┌──

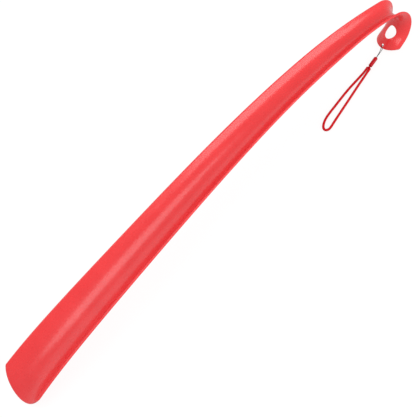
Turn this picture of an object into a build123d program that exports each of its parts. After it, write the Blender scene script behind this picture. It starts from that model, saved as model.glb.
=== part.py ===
"""Long shoehorn with a lanyard, lying on its back on a table. Millimetres, +Z up.

The blade points to -X and the hook to +X. The hollow side of the channel faces up, and the
part rests on the back of the blade's tip and on the rims of the turned-back tab. The origin
is under the middle of the moulding, on the table.
"""
import os
from math import acos, cos, pi, radians, sin, tan

from build123d import *

# --- driving dimensions: the moulding ---
wall = 2.4                      # thickness of the moulded channel
blade_width = 57.5              # across the rims at the blade's end
neck_width = 26.0               # across the rims where the shaft meets the hook
hook_width = 29.6               # across the rims of the turned-back tab
taper = 1.1                     # above 1, the width falls faster near the blade
blade_depth = 12.5              # rims above the middle of the floor, at the blade
neck_depth = 8.5
hook_depth = 11.0
tip_length = 33.0               # length of the blade's rounded end

# Side view of the shaft's floor line: the tip, then points towards the hook
shaft_line = [(0, 0), (84, 26), (228, 51.7), (403, 71.3), (520, 65), (576, 51)]
tip_slope = 27.0                # degrees that the floor rises at the very tip
neck_slope = -18.5              # degrees that it falls where the hook starts
hook_radius = 19.8              # of the floor line round the hook
hook_turn = 125.0               # degrees
tab_length = 23.0               # straight tab after the hook's bend
tab_round = 14.0                # length of its rounded end
end_trim = 1.0                  # cut off both ends of the channel before rounding

hole_from_end = 21.6            # hanging hole's centre, from the end of the tab
hole_length = 15.8
hole_width = 13.0
eyelet_from_end = 4.6
eyelet_radius = 1.6
tip_rim_round = 0.9             # rounding of the blade's cut edge
tab_rim_round = 0.3             # and of the tab's
hole_rim_round = 0.5

# Placing of the side view on the table
rest_x = -300.7
rest_z = 0.36

shaft_stations = 9
hook_stations = 7
tip_cut = 40.0                  # half heights of the cutters that shape the two ends
tab_cut = 17.0
hole_cut = 6.0

# --- driving dimensions: the lanyard, which lies on the table under the shaft ---
thread_diameter = 0.6
cord_diameter = 2.9
barrel_head = (250.2, -3.5, 2.3)
barrel_heading = 190.5          # degrees from +X, seen from above, away from the tab
barrel_radius = 2.25
barrel_length = 13.4
barrel_head_round = 1.8
barrel_tail_round = 0.5
socket_radius = 1.6             # the hole in the barrel's tail, in which the crimp tilts
socket_depth = 1.8
pivot_depth = 0.5               # the crimp's ball end, from the barrel's tail
neck_radius = 0.95
neck_end = 0.9                  # past the barrel's tail, where the crimp starts to widen
crimp_end = 3.4
crimp_half_width = 3.1
crimp_half_height = 1.65

# The thin thread: out of the barrel, over the tab's end, down through the eyelet and back
thread_route = [
    (249.1, -3.7, 2.7), (251.4, -3.2, 2.7), (253.6, -2.8, 2.8), (257.0, -1.9, 3.2),
    (260.4, -1.0, 4.1), (262.6, -0.4, 6.8), (265.0, 0.0, 6.7), (266.4, 0.1, 4.7),
    (266.0, 0.0, 2.7), (263.5, -0.3, 1.1), (260.1, -1.2, 1.1), (256.8, -2.0, 1.4),
    (253.6, -2.7, 1.8), (251.4, -3.2, 1.9), (249.1, -3.7, 1.9),
]

# The cord: out of the crimp, down the loop's left side, round its tight end and back
cord_route = [
    (234.0, -5.0, 2.3), (230.4, -5.6, 2.2), (224.5, -6.2, 1.7), (213.5, -6.8, 1.5),
    (200.0, -7.6, 1.5), (186.0, -9.4, 1.5), (172.5, -11.5, 1.5), (161.0, -13.1, 1.5),
    (153.0, -15.2, 1.5), (147.6, -18.0, 1.5), (144.3, -21.0, 1.5), (143.3, -24.5, 1.5),
    (146.2, -27.2, 1.5), (150.6, -26.9, 1.5), (156.0, -25.5, 1.5), (166.0, -23.1, 1.5),
    (180.5, -19.8, 1.5), (196.0, -16.2, 1.5), (210.0, -12.9, 1.5), (221.5, -10.5, 1.7),
    (229.7, -8.9, 2.2), (234.5, -7.95, 2.3),
]


def channel_section(plane, width, depth):
    """One cross-section of the channel: two arcs and two rounded rims."""
    middle_r = (width**2 / 4 + depth**2) / (2 * depth)
    half_angle = acos((middle_r - depth) / middle_r)
    rim_angle = half_angle + wall / 2 / middle_r

    def at(radius, angle):
        return (radius * sin(angle), middle_r - radius * cos(angle))

    outer = middle_r + wall / 2
    inner = middle_r - wall / 2
    with BuildSketch(plane) as section:
        with BuildLine():
            ThreePointArc(at(outer, -half_angle), at(outer, 0), at(outer, half_angle))
            ThreePointArc(at(outer, half_angle), at(middle_r, rim_angle), at(inner, half_angle))
            ThreePointArc(at(inner, half_angle), at(inner, 0), at(inner, -half_angle))
            ThreePointArc(at(inner, -half_angle), at(middle_r, -rim_angle), at(outer, -half_angle))
        make_face()
    return section.sketch


def between(start, end, share):
    return start + (end - start) * share


def section_plane(point, tangent):
    """A plane across the floor line, with the channel's hollow on its +y side."""
    return Plane(origin=point, x_dir=(0, 1, 0), z_dir=tangent)


def along_plane(point, tangent):
    """A plane lying on the floor, +x along the floor line, +z towards the hollow side."""
    return Plane(origin=point, x_dir=tangent, z_dir=tangent.cross(Vector(0, 1, 0)))


with BuildLine(Plane.XZ) as floor_line:
    shaft_curve = Spline(
        *[(x + rest_x, z + rest_z) for x, z in shaft_line],
        tangents=[
            (cos(radians(tip_slope)), sin(radians(tip_slope))),
            (cos(radians(neck_slope)), sin(radians(neck_slope))),
        ],
    )
    hook_curve = JernArc(
        start=shaft_curve @ 1,
        tangent=shaft_curve % 1,
        radius=hook_radius,
        arc_size=-hook_turn,
    )
    tab_curve = Line(hook_curve @ 1, hook_curve @ 1 + (hook_curve % 1) * tab_length)

shaft_edge, hook_edge, tab_edge = (curve.edge() for curve in (shaft_curve, hook_curve, tab_curve))

# --- the moulding: blade, shaft, hook and tab in one piece ---
sections = []
for i in range(shaft_stations):
    share = i / (shaft_stations - 1)
    sections.append(
        channel_section(
            section_plane(shaft_edge @ share, shaft_edge % share),
            neck_width + (blade_width - neck_width) * (1 - share) ** taper,
            between(blade_depth, neck_depth, share),
        )
    )
for i in range(1, hook_stations + 1):
    share = i / hook_stations
    sections.append(
        channel_section(
            section_plane(hook_edge @ share, hook_edge % share),
            between(neck_width, hook_width, share),
            between(neck_depth, hook_depth, share),
        )
    )
sections.append(
    channel_section(section_plane(tab_edge @ 1, tab_edge % 1), hook_width, hook_depth)
)

# What is cut away past a rounded end, as seen square to the floor
def end_waste(plane, round_length, width):
    """A bar across the channel with a half ellipse taken out of it, which the end keeps."""
    bar_length = 2 * round_length
    with BuildSketch(plane) as waste:
        with Locations((end_trim + round_length - bar_length / 2, 0)):
            Rectangle(bar_length, 2 * width)
        with Locations((end_trim + round_length, 0)):
            Ellipse(round_length, width / 2 + wall, mode=Mode.SUBTRACT)
    return waste.sketch


def is_end_rim(edge):
    """The edges round a cut end, not the long ones that run down the channel."""
    return edge.length < tip_length + tab_length


def is_hole_rim(edge):
    """The edges round a hole, not its seams, which run through the wall."""
    return edge.length > wall + hole_rim_round


tip_plane = along_plane(shaft_edge @ 0, shaft_edge % 0)
tab_plane = along_plane(tab_edge @ 1, -(tab_edge % 1))
tip_waste = end_waste(tip_plane, tip_length, blade_width)
tab_waste = end_waste(tab_plane, tab_round, hook_width)

with BuildSketch(tab_plane) as tab_holes:
    with Locations((hole_from_end, 0)):
        Ellipse(hole_length / 2, hole_width / 2)
    with Locations((eyelet_from_end, 0)):
        Circle(eyelet_radius)

with BuildPart() as shoehorn:
    loft(sections)
    extrude(tip_waste, amount=tip_cut, both=True, mode=Mode.SUBTRACT)
    fillet(shoehorn.edges(Select.LAST).filter_by(is_end_rim), tip_rim_round)
    extrude(tab_waste, amount=tab_cut, both=True, mode=Mode.SUBTRACT)
    fillet(shoehorn.edges(Select.LAST).filter_by(is_end_rim), tab_rim_round)
    extrude(tab_holes.sketch, amount=hole_cut, both=True, mode=Mode.SUBTRACT)
    fillet(shoehorn.edges(Select.LAST).filter_by(is_hole_rim), hole_rim_round)

# --- the lanyard's barrel and the crimp that joins the cord's two ends to it ---
head_plane = Plane(
    origin=barrel_head,
    x_dir=(0, 0, 1),
    z_dir=(cos(radians(barrel_heading)), sin(radians(barrel_heading)), 0),
)
along_lanyard = Axis(barrel_head, head_plane.z_dir)

with BuildPart() as lanyard_barrel:
    with BuildSketch(head_plane):
        Circle(barrel_radius)
    extrude(amount=barrel_length)
    ends = lanyard_barrel.faces().sort_by(along_lanyard)
    fillet(ends[0].edges(), barrel_head_round)
    fillet(ends[-1].edges(), barrel_tail_round)
    with BuildSketch(head_plane.offset(barrel_length)):
        Circle(socket_radius)
    extrude(amount=-socket_depth, mode=Mode.SUBTRACT)

with BuildPart() as cord_crimp:
    with Locations(head_plane.offset(barrel_length - pivot_depth)):
        Sphere(neck_radius)
    with BuildSketch(head_plane.offset(barrel_length - pivot_depth)):
        Circle(neck_radius)
    extrude(amount=pivot_depth + neck_end)
    with BuildSketch(head_plane.offset(barrel_length + neck_end)):
        Circle(neck_radius)
    with BuildSketch(head_plane.offset(barrel_length + crimp_end)):
        Ellipse(crimp_half_height, crimp_half_width)
    loft()


# --- the thread and the cord ---
def bend_radii(route):
    """The largest arcs that the runs on both sides of each corner have room for."""
    points = [Vector(*point) for point in route]
    radii = []
    for before, corner, after in zip(points, points[1:], points[2:]):
        half_turn = radians((corner - before).get_angle(after - corner)) / 2
        shorter = min((corner - before).length, (after - corner).length)
        radii.append(0.45 * shorter / tan(half_turn))
    return radii


def tube(name, route, diameter):
    """A round tube along straight runs joined by tangent arcs."""
    radii = bend_radii(route)
    with BuildPart() as run:
        with BuildLine() as path:
            FilletPolyline(*route, radius=radii)
        with BuildSketch(Plane(origin=path.wire() @ 0, z_dir=path.wire() % 0)):
            Circle(diameter / 2)
        sweep()
    length = path.wire().length
    expected = pi * diameter**2 / 4 * length
    print(f"{name}: {length:.1f} mm long, bend radii {[round(r, 1) for r in radii]}")
    print(f"{name}: volume {run.part.volume:.2f}, section times length {expected:.2f}")
    return run


eyelet_thread = tube("eyelet_thread", thread_route, thread_diameter)
hand_loop_cord = tube("hand_loop_cord", cord_route, cord_diameter)

os.makedirs("parts", exist_ok=True)

shoehorn.part.label = "shoehorn"
export_step(shoehorn.part, "parts/shoehorn.step")

eyelet_thread.part.label = "eyelet_thread"
export_step(eyelet_thread.part, "parts/eyelet_thread.step")

lanyard_barrel.part.label = "lanyard_barrel"
export_step(lanyard_barrel.part, "parts/lanyard_barrel.step")

cord_crimp.part.label = "cord_crimp"
export_step(cord_crimp.part, "parts/cord_crimp.step")

hand_loop_cord.part.label = "hand_loop_cord"
export_step(hand_loop_cord.part, "parts/hand_loop_cord.step")
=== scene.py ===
"""Looks for the long shoehorn: glossy red moulding, braided hand loop, thread and barrel.

Everything is in metres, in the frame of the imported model: +X from the blade to the hook, +Z up.
"""
import math

import bmesh
import bpy
import numpy as np
from mathutils import Matrix, Vector


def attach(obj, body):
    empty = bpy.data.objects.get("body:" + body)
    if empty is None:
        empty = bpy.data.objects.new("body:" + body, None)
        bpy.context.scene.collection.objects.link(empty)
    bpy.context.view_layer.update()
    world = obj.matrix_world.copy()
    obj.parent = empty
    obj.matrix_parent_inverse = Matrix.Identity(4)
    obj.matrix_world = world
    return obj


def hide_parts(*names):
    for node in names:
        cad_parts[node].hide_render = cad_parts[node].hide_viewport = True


# --- the view ---
CAMERA_PLACE = Vector((-0.2587, -0.6303, 1.1501))
CAMERA_AIM = Vector((-0.0215, -0.0216, 0.05))
CAMERA_ROLL = math.radians(-25.24)
CAMERA_LENS = 104.1

# --- the stage ---
FLOOR_SIZE = 30.0
FLOOR_DROP = 0.0002             # how far the floor lies under the part, so that they don't share a face
FLOOR_GLOW = 0.90
WORLD_STRENGTH = 0.68

# --- the moulding ---
MERGE_DISTANCE = 0.00002

# --- the lanyard, as in the solids ---
THREAD_DIAMETER = 0.0006
CORD_DIAMETER = 0.0029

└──

Print from the first line through the line that contains "Millimetres, +Z up.", please, including both, and leave out every line outside that stretch.

The completed task:
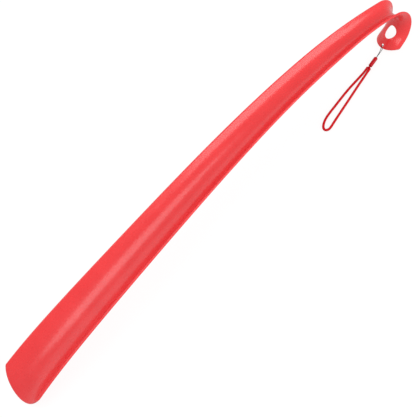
Turn this picture of an object into a build123d program that exports each of its parts. After it, write the Blender scene script behind this picture. It starts from that model, saved as model.glb.
=== part.py ===
"""Long shoehorn with a lanyard, lying on its back on a table. Millimetres, +Z up.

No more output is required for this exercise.